• Collected data
++++++++++

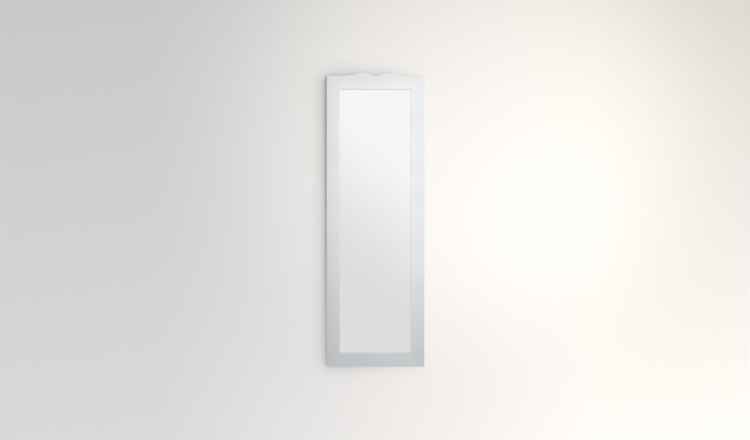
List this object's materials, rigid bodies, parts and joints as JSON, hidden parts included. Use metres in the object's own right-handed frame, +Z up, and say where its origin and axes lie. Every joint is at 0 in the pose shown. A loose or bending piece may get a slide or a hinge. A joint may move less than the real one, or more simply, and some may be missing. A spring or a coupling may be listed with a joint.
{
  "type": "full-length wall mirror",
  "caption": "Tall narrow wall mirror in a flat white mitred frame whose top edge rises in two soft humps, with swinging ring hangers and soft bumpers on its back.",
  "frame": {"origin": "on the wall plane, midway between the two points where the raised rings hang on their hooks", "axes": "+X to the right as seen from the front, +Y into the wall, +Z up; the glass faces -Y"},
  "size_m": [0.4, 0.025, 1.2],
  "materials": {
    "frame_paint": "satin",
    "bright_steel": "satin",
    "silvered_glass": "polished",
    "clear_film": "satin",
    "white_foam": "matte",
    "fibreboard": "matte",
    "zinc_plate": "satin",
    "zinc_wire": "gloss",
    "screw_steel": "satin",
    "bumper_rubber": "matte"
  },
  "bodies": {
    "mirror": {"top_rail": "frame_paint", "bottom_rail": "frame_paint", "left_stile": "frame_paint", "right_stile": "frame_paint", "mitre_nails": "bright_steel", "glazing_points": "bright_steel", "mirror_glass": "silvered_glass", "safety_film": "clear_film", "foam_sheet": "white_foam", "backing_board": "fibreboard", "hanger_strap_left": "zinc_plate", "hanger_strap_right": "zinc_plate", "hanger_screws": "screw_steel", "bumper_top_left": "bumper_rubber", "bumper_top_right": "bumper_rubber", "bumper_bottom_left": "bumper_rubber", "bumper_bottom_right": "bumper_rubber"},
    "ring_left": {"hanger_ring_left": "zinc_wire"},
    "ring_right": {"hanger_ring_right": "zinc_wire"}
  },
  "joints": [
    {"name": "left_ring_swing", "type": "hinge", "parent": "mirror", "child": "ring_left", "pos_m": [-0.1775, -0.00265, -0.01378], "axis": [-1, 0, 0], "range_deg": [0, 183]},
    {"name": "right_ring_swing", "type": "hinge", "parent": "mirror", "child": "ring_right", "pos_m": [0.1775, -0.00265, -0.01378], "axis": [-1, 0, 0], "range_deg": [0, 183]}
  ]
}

++++++++++

Copy the data above exactly. Every line must be included.

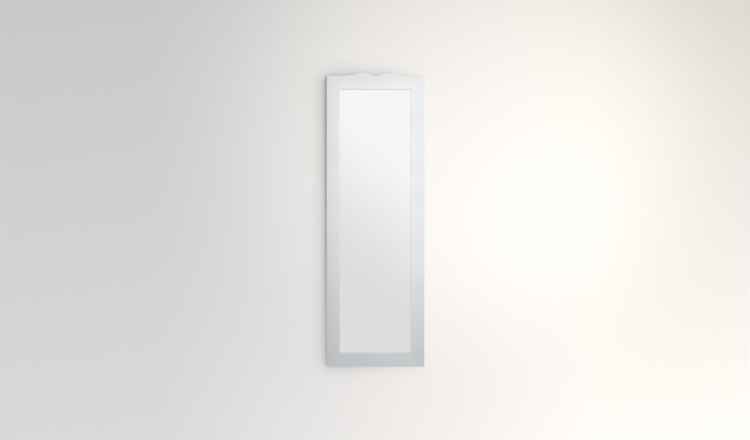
List this object's materials, rigid bodies, parts and joints as JSON, hidden parts included. Use metres in the object's own right-handed frame, +Z up, and say where its origin and axes lie. Every joint is at 0 in the pose shown. A loose or bending piece may get a slide or a hinge. A joint may move less than the real one, or more simply, and some may be missing. A spring or a coupling may be listed with a joint.
{
  "type": "full-length wall mirror",
  "caption": "Tall narrow wall mirror in a flat white mitred frame whose top edge rises in two soft humps, with swinging ring hangers and soft bumpers on its back.",
  "frame": {"origin": "on the wall plane, midway between the two points where the raised rings hang on their hooks", "axes": "+X to the right as seen from the front, +Y into the wall, +Z up; the glass faces -Y"},
  "size_m": [0.4, 0.025, 1.2],
  "materials": {
    "frame_paint": "satin",
    "bright_steel": "satin",
    "silvered_glass": "polished",
    "clear_film": "satin",
    "white_foam": "matte",
    "fibreboard": "matte",
    "zinc_plate": "satin",
    "zinc_wire": "gloss",
    "screw_steel": "satin",
    "bumper_rubber": "matte"
  },
  "bodies": {
    "mirror": {"top_rail": "frame_paint", "bottom_rail": "frame_paint", "left_stile": "frame_paint", "right_stile": "frame_paint", "mitre_nails": "bright_steel", "glazing_points": "bright_steel", "mirror_glass": "silvered_glass", "safety_film": "clear_film", "foam_sheet": "white_foam", "backing_board": "fibreboard", "hanger_strap_left": "zinc_plate", "hanger_strap_right": "zinc_plate", "hanger_screws": "screw_steel", "bumper_top_left": "bumper_rubber", "bumper_top_right": "bumper_rubber", "bumper_bottom_left": "bumper_rubber", "bumper_bottom_right": "bumper_rubber"},
    "ring_left": {"hanger_ring_left": "zinc_wire"},
    "ring_right": {"hanger_ring_right": "zinc_wire"}
  },
  "joints": [
    {"name": "left_ring_swing", "type": "hinge", "parent": "mirror", "child": "ring_left", "pos_m": [-0.1775, -0.00265, -0.01378], "axis": [-1, 0, 0], "range_deg": [0, 183]},
    {"name": "right_ring_swing", "type": "hinge", "parent": "mirror", "child": "ring_right", "pos_m": [0.1775, -0.00265, -0.01378], "axis": [-1, 0, 0], "range_deg": [0, 183]}
  ]
}